Work to be completed ▸ Take the material below and write it all out again exactly.

* Begin Provided entries *

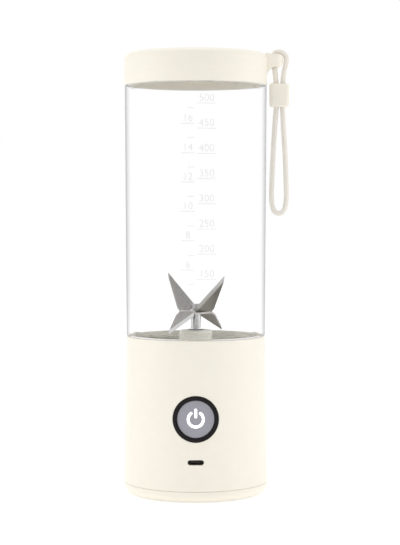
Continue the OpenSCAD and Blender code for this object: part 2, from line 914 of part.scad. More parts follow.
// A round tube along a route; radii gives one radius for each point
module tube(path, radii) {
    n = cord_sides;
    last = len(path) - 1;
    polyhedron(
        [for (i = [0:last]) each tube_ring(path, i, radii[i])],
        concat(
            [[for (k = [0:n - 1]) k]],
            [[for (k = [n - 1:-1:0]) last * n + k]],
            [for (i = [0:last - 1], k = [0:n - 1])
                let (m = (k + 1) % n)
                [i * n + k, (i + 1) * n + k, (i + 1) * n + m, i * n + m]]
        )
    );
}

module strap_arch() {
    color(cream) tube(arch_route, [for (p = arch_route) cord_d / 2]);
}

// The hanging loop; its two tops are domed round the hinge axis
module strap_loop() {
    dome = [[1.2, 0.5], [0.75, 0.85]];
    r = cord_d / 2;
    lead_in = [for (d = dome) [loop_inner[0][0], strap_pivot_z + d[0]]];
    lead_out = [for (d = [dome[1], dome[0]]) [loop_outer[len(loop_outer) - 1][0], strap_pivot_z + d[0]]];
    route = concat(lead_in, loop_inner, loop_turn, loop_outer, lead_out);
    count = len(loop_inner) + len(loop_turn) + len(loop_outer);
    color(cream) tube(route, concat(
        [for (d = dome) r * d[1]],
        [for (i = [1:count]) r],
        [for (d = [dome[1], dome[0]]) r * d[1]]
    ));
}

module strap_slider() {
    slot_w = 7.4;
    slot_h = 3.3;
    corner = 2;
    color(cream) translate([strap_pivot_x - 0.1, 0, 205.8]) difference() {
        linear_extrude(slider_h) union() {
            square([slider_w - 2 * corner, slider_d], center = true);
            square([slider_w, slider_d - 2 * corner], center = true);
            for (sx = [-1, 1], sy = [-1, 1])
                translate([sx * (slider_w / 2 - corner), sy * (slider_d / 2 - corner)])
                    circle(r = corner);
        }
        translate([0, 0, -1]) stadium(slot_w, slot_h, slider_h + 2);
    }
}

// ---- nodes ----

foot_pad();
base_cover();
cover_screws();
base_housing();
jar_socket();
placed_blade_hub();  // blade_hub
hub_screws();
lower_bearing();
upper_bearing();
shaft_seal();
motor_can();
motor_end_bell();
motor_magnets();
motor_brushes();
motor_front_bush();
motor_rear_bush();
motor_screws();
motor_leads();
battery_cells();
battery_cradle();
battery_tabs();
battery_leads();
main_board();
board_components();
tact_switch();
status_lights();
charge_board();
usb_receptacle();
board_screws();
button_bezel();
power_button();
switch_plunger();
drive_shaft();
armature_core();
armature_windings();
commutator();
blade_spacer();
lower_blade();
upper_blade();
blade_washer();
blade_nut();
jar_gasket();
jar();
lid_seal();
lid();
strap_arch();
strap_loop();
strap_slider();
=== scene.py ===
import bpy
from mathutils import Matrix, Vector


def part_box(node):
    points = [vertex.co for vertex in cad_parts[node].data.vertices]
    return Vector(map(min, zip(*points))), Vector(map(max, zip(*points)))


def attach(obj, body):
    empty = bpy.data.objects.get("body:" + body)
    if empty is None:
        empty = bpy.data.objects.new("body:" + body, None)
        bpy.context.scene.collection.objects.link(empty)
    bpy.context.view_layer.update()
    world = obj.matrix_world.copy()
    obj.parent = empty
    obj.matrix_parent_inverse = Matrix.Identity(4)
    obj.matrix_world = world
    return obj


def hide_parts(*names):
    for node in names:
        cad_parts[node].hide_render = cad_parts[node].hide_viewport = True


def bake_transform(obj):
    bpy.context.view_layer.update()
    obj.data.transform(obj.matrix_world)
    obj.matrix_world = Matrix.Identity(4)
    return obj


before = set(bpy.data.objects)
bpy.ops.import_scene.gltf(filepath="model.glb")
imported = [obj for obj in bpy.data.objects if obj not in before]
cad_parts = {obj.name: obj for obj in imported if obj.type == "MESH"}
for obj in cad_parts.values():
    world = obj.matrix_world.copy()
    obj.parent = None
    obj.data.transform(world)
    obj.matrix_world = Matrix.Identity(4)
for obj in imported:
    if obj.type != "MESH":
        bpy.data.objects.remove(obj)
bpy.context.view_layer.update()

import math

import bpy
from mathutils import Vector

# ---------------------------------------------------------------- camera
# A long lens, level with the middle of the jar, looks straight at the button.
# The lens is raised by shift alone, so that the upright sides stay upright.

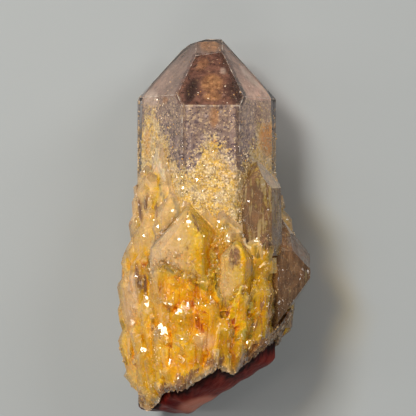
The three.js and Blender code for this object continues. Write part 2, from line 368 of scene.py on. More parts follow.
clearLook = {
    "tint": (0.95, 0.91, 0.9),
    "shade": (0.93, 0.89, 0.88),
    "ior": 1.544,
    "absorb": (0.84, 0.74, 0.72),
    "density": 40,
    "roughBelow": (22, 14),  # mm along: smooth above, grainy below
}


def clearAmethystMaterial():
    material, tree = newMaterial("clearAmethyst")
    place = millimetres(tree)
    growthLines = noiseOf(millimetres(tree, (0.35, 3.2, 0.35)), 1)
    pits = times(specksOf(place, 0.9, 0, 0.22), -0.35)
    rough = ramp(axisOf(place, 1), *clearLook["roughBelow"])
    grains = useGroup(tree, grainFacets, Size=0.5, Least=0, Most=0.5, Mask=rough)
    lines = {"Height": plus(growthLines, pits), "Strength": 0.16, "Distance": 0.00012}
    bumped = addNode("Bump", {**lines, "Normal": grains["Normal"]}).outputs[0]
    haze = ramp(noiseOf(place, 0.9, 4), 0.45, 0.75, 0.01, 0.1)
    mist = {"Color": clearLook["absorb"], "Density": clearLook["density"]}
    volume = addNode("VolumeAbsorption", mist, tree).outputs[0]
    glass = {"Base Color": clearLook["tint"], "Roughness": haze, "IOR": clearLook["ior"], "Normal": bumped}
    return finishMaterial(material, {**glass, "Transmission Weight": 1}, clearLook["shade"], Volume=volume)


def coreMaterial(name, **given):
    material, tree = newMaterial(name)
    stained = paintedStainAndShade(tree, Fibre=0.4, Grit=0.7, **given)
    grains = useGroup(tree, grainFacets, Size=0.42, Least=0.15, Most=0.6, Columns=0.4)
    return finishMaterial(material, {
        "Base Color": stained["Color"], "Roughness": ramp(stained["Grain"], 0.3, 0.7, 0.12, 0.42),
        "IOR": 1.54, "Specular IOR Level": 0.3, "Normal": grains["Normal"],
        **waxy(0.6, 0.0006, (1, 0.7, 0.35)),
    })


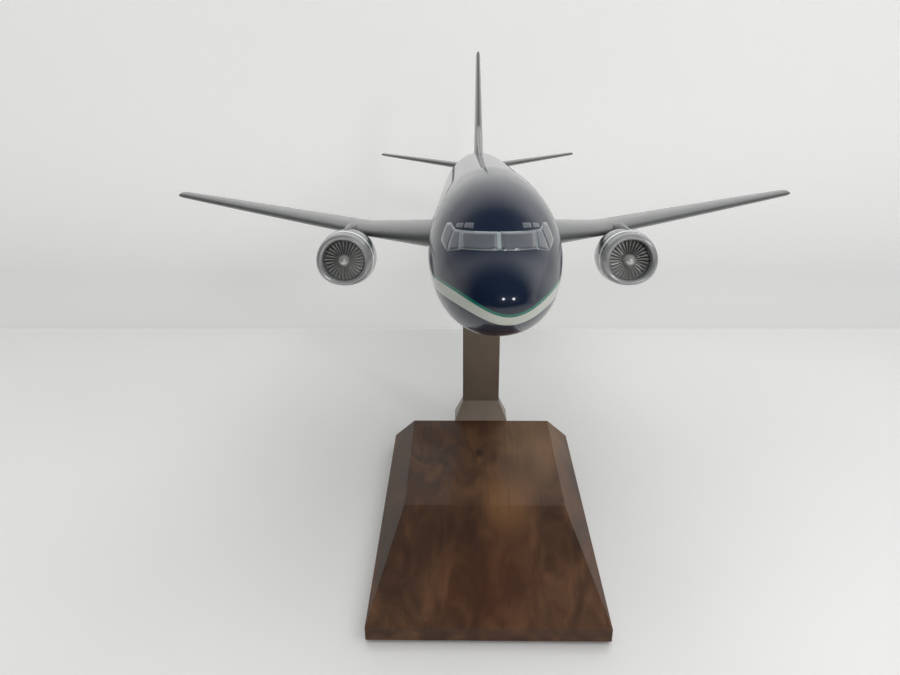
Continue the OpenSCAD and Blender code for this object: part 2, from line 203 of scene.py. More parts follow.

* End Provided entries *

Task response ▸
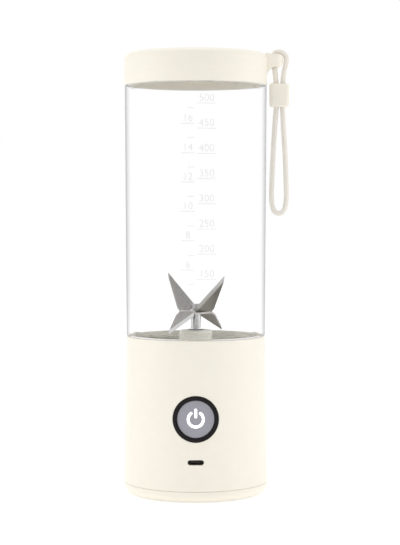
Continue the OpenSCAD and Blender code for this object: part 2, from line 914 of part.scad. More parts follow.
// A round tube along a route; radii gives one radius for each point
module tube(path, radii) {
    n = cord_sides;
    last = len(path) - 1;
    polyhedron(
        [for (i = [0:last]) each tube_ring(path, i, radii[i])],
        concat(
            [[for (k = [0:n - 1]) k]],
            [[for (k = [n - 1:-1:0]) last * n + k]],
            [for (i = [0:last - 1], k = [0:n - 1])
                let (m = (k + 1) % n)
                [i * n + k, (i + 1) * n + k, (i + 1) * n + m, i * n + m]]
        )
    );
}

module strap_arch() {
    color(cream) tube(arch_route, [for (p = arch_route) cord_d / 2]);
}

// The hanging loop; its two tops are domed round the hinge axis
module strap_loop() {
    dome = [[1.2, 0.5], [0.75, 0.85]];
    r = cord_d / 2;
    lead_in = [for (d = dome) [loop_inner[0][0], strap_pivot_z + d[0]]];
    lead_out = [for (d = [dome[1], dome[0]]) [loop_outer[len(loop_outer) - 1][0], strap_pivot_z + d[0]]];
    route = concat(lead_in, loop_inner, loop_turn, loop_outer, lead_out);
    count = len(loop_inner) + len(loop_turn) + len(loop_outer);
    color(cream) tube(route, concat(
        [for (d = dome) r * d[1]],
        [for (i = [1:count]) r],
        [for (d = [dome[1], dome[0]]) r * d[1]]
    ));
}

module strap_slider() {
    slot_w = 7.4;
    slot_h = 3.3;
    corner = 2;
    color(cream) translate([strap_pivot_x - 0.1, 0, 205.8]) difference() {
        linear_extrude(slider_h) union() {
            square([slider_w - 2 * corner, slider_d], center = true);
            square([slider_w, slider_d - 2 * corner], center = true);
            for (sx = [-1, 1], sy = [-1, 1])
                translate([sx * (slider_w / 2 - corner), sy * (slider_d / 2 - corner)])
                    circle(r = corner);
        }
        translate([0, 0, -1]) stadium(slot_w, slot_h, slider_h + 2);
    }
}

// ---- nodes ----

foot_pad();
base_cover();
cover_screws();
base_housing();
jar_socket();
placed_blade_hub();  // blade_hub
hub_screws();
lower_bearing();
upper_bearing();
shaft_seal();
motor_can();
motor_end_bell();
motor_magnets();
motor_brushes();
motor_front_bush();
motor_rear_bush();
motor_screws();
motor_leads();
battery_cells();
battery_cradle();
battery_tabs();
battery_leads();
main_board();
board_components();
tact_switch();
status_lights();
charge_board();
usb_receptacle();
board_screws();
button_bezel();
power_button();
switch_plunger();
drive_shaft();
armature_core();
armature_windings();
commutator();
blade_spacer();
lower_blade();
upper_blade();
blade_washer();
blade_nut();
jar_gasket();
jar();
lid_seal();
lid();
strap_arch();
strap_loop();
strap_slider();
=== scene.py ===
import bpy
from mathutils import Matrix, Vector


def part_box(node):
    points = [vertex.co for vertex in cad_parts[node].data.vertices]
    return Vector(map(min, zip(*points))), Vector(map(max, zip(*points)))


def attach(obj, body):
    empty = bpy.data.objects.get("body:" + body)
    if empty is None:
        empty = bpy.data.objects.new("body:" + body, None)
        bpy.context.scene.collection.objects.link(empty)
    bpy.context.view_layer.update()
    world = obj.matrix_world.copy()
    obj.parent = empty
    obj.matrix_parent_inverse = Matrix.Identity(4)
    obj.matrix_world = world
    return obj


def hide_parts(*names):
    for node in names:
        cad_parts[node].hide_render = cad_parts[node].hide_viewport = True


def bake_transform(obj):
    bpy.context.view_layer.update()
    obj.data.transform(obj.matrix_world)
    obj.matrix_world = Matrix.Identity(4)
    return obj


before = set(bpy.data.objects)
bpy.ops.import_scene.gltf(filepath="model.glb")
imported = [obj for obj in bpy.data.objects if obj not in before]
cad_parts = {obj.name: obj for obj in imported if obj.type == "MESH"}
for obj in cad_parts.values():
    world = obj.matrix_world.copy()
    obj.parent = None
    obj.data.transform(world)
    obj.matrix_world = Matrix.Identity(4)
for obj in imported:
    if obj.type != "MESH":
        bpy.data.objects.remove(obj)
bpy.context.view_layer.update()

import math

import bpy
from mathutils import Vector

# ---------------------------------------------------------------- camera
# A long lens, level with the middle of the jar, looks straight at the button.
# The lens is raised by shift alone, so that the upright sides stay upright.

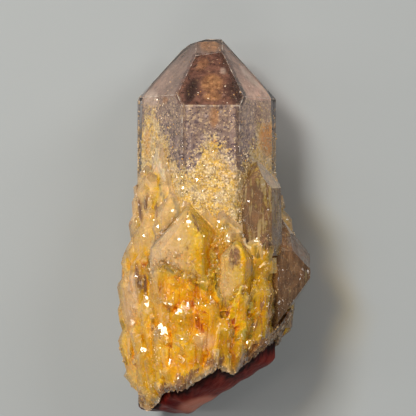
The three.js and Blender code for this object continues. Write part 2, from line 368 of scene.py on. More parts follow.
clearLook = {
    "tint": (0.95, 0.91, 0.9),
    "shade": (0.93, 0.89, 0.88),
    "ior": 1.544,
    "absorb": (0.84, 0.74, 0.72),
    "density": 40,
    "roughBelow": (22, 14),  # mm along: smooth above, grainy below
}


def clearAmethystMaterial():
    material, tree = newMaterial("clearAmethyst")
    place = millimetres(tree)
    growthLines = noiseOf(millimetres(tree, (0.35, 3.2, 0.35)), 1)
    pits = times(specksOf(place, 0.9, 0, 0.22), -0.35)
    rough = ramp(axisOf(place, 1), *clearLook["roughBelow"])
    grains = useGroup(tree, grainFacets, Size=0.5, Least=0, Most=0.5, Mask=rough)
    lines = {"Height": plus(growthLines, pits), "Strength": 0.16, "Distance": 0.00012}
    bumped = addNode("Bump", {**lines, "Normal": grains["Normal"]}).outputs[0]
    haze = ramp(noiseOf(place, 0.9, 4), 0.45, 0.75, 0.01, 0.1)
    mist = {"Color": clearLook["absorb"], "Density": clearLook["density"]}
    volume = addNode("VolumeAbsorption", mist, tree).outputs[0]
    glass = {"Base Color": clearLook["tint"], "Roughness": haze, "IOR": clearLook["ior"], "Normal": bumped}
    return finishMaterial(material, {**glass, "Transmission Weight": 1}, clearLook["shade"], Volume=volume)


def coreMaterial(name, **given):
    material, tree = newMaterial(name)
    stained = paintedStainAndShade(tree, Fibre=0.4, Grit=0.7, **given)
    grains = useGroup(tree, grainFacets, Size=0.42, Least=0.15, Most=0.6, Columns=0.4)
    return finishMaterial(material, {
        "Base Color": stained["Color"], "Roughness": ramp(stained["Grain"], 0.3, 0.7, 0.12, 0.42),
        "IOR": 1.54, "Specular IOR Level": 0.3, "Normal": grains["Normal"],
        **waxy(0.6, 0.0006, (1, 0.7, 0.35)),
    })


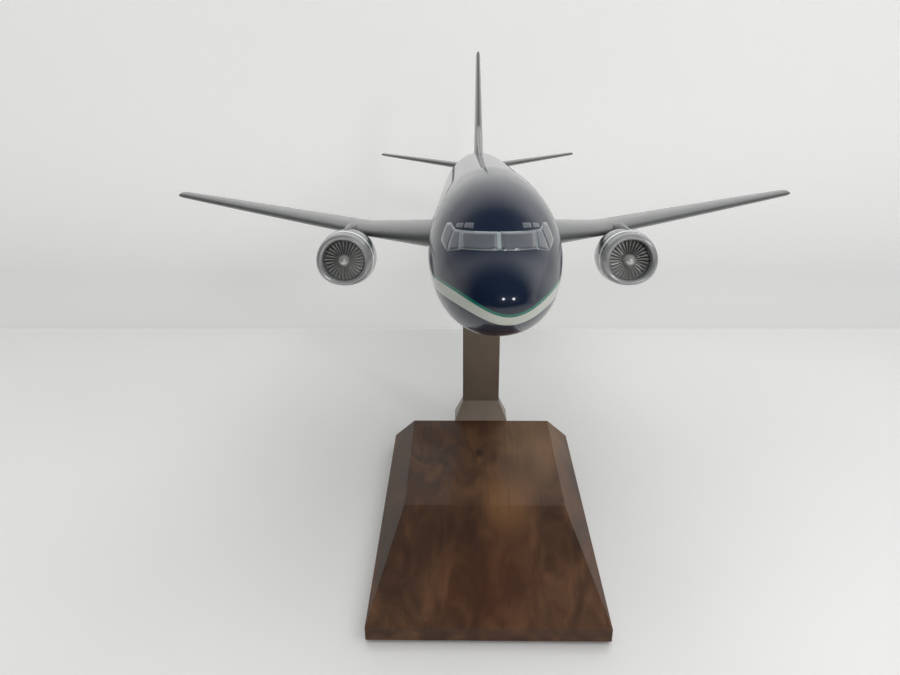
Continue the OpenSCAD and Blender code for this object: part 2, from line 203 of scene.py. More parts follow.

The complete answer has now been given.